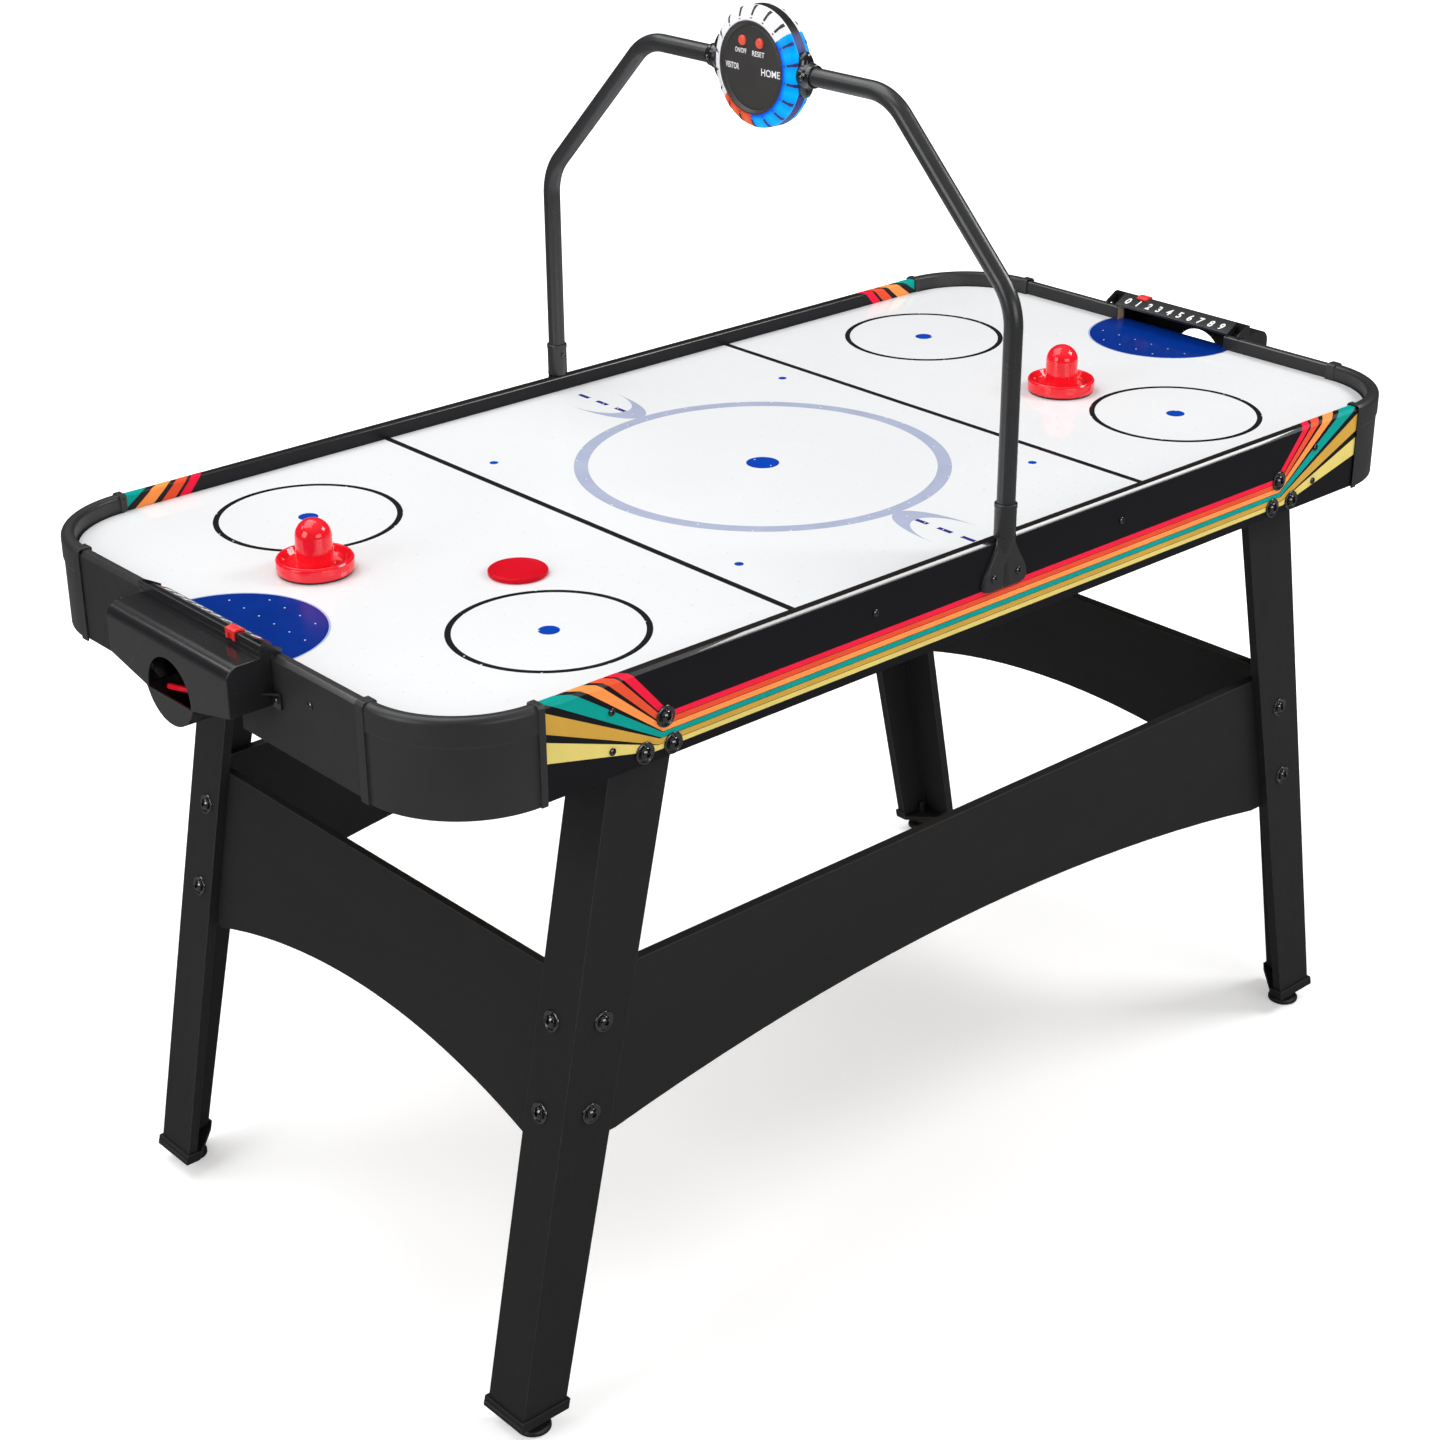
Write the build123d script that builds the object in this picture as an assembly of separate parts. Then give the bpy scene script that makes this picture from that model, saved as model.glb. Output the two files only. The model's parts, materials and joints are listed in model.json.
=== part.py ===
from build123d import *
import os
from collections import defaultdict
from math import sin, cos, tan, atan, radians

# Air hockey table with an overhead scorer.  Length runs along x, width along y, z is up,
# the floor is at z = 0 and the table is centred on the origin.
# "end" is -1 on the left (-x) and 1 on the right; "side" is -1 at the front (-y) and 1 at the back.

os.makedirs("parts", exist_ok=True)

END_NAME = {-1: "left", 1: "right"}
SIDE_NAME = {-1: "front", 1: "back"}
CORNERS = {"fl": (-1, -1), "fr": (1, -1), "bl": (-1, 1), "br": (1, 1)}

# ------------------------------------------------------------------ main sizes
HALF_L, HALF_W = 736.0, 374.0             # outer faces of the end and side aprons
SIDE_T, END_T = 20.0, 15.0                # apron thickness
LIP_SIDE, LIP_END = 14.0, 13.0            # apron thickness above the ledge
APRON_BOT, RAIL_TOP = 743.0, 842.0
LEDGE_Z = 818.98                          # ledge that carries the playing board
SIDE_IN, END_IN = HALF_W - SIDE_T, HALF_L - END_T    # inner faces of the aprons

PLAY_TOP, PLAY_T = 825.0, 6.0
PLAY_BOT = PLAY_TOP - PLAY_T
MOUTH_HW = 88.0                           # half width of the goal mouth

CAP_CX, CAP_CY = 620.0, 258.0             # centre of the corner curve
CAP_R = HALF_L - CAP_CX                   # outer radius of the corner curve
CAP_RI = CAP_R - LIP_SIDE                 # inner radius

FLOOR_BOT, FLOOR_TOP = 797.0, 800.0       # air chamber floor
RIB_X, RIB_T = 248.0, 10.0                # cross ribs in the air chamber

LEG_T = 12.0
LEG_BOT, LEG_TOP = 24.8, 795.0
LEG_Y, LEG_YI = SIDE_IN, 295.0            # outer face, and inner edge of the end board
LEG_SPLAY = 0.1936                        # outward run of the leg per unit of drop
COS_SPLAY, SIN_SPLAY = cos(atan(LEG_SPLAY)), sin(atan(LEG_SPLAY))
LEG_WALL_X = LEG_T / COS_SPLAY            # tilted end board measured along x
STR_T = 12.0                              # stretcher thickness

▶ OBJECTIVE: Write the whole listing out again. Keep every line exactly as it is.

▶ FINAL ANSWER:
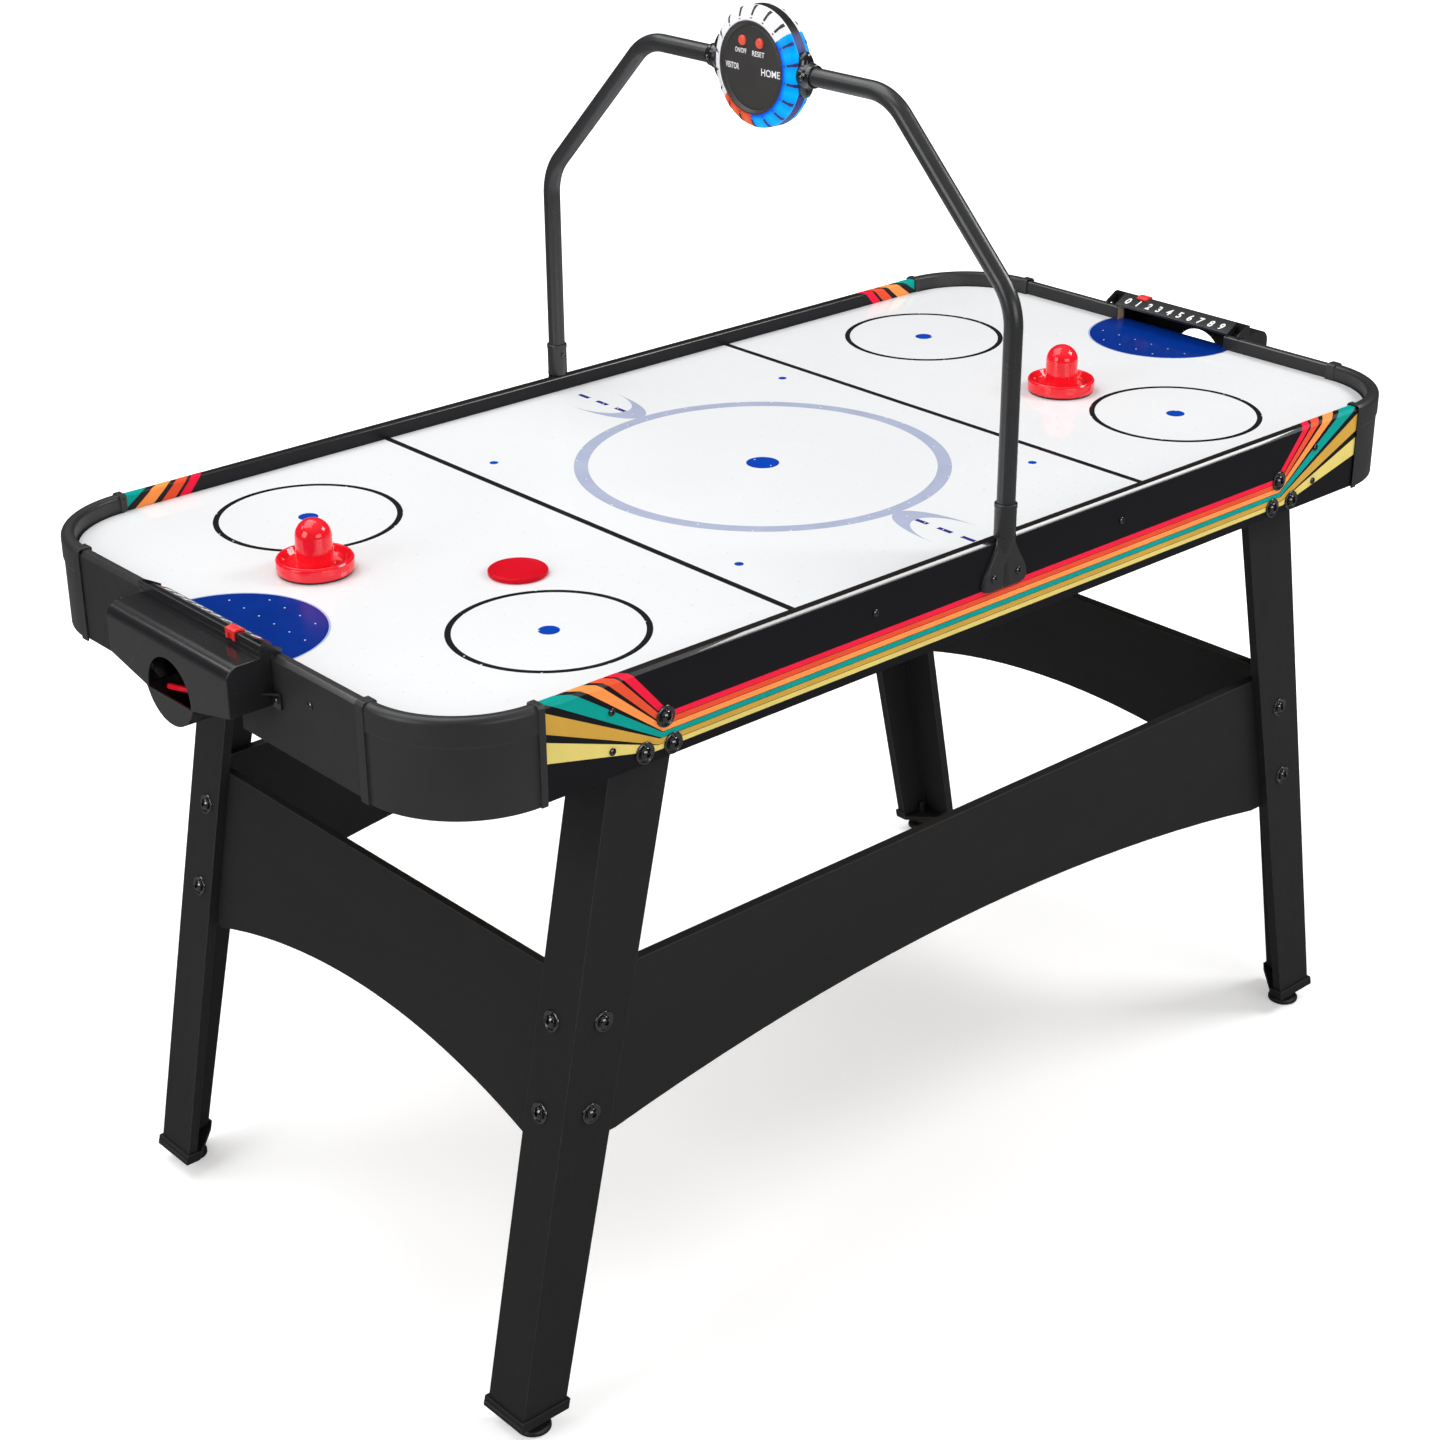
Write the build123d script that builds the object in this picture as an assembly of separate parts. Then give the bpy scene script that makes this picture from that model, saved as model.glb. Output the two files only. The model's parts, materials and joints are listed in model.json.
=== part.py ===
from build123d import *
import os
from collections import defaultdict
from math import sin, cos, tan, atan, radians

# Air hockey table with an overhead scorer.  Length runs along x, width along y, z is up,
# the floor is at z = 0 and the table is centred on the origin.
# "end" is -1 on the left (-x) and 1 on the right; "side" is -1 at the front (-y) and 1 at the back.

os.makedirs("parts", exist_ok=True)

END_NAME = {-1: "left", 1: "right"}
SIDE_NAME = {-1: "front", 1: "back"}
CORNERS = {"fl": (-1, -1), "fr": (1, -1), "bl": (-1, 1), "br": (1, 1)}

# ------------------------------------------------------------------ main sizes
HALF_L, HALF_W = 736.0, 374.0             # outer faces of the end and side aprons
SIDE_T, END_T = 20.0, 15.0                # apron thickness
LIP_SIDE, LIP_END = 14.0, 13.0            # apron thickness above the ledge
APRON_BOT, RAIL_TOP = 743.0, 842.0
LEDGE_Z = 818.98                          # ledge that carries the playing board
SIDE_IN, END_IN = HALF_W - SIDE_T, HALF_L - END_T    # inner faces of the aprons

PLAY_TOP, PLAY_T = 825.0, 6.0
PLAY_BOT = PLAY_TOP - PLAY_T
MOUTH_HW = 88.0                           # half width of the goal mouth

CAP_CX, CAP_CY = 620.0, 258.0             # centre of the corner curve
CAP_R = HALF_L - CAP_CX                   # outer radius of the corner curve
CAP_RI = CAP_R - LIP_SIDE                 # inner radius

FLOOR_BOT, FLOOR_TOP = 797.0, 800.0       # air chamber floor
RIB_X, RIB_T = 248.0, 10.0                # cross ribs in the air chamber

LEG_T = 12.0
LEG_BOT, LEG_TOP = 24.8, 795.0
LEG_Y, LEG_YI = SIDE_IN, 295.0            # outer face, and inner edge of the end board
LEG_SPLAY = 0.1936                        # outward run of the leg per unit of drop
COS_SPLAY, SIN_SPLAY = cos(atan(LEG_SPLAY)), sin(atan(LEG_SPLAY))
LEG_WALL_X = LEG_T / COS_SPLAY            # tilted end board measured along x
STR_T = 12.0                              # stretcher thickness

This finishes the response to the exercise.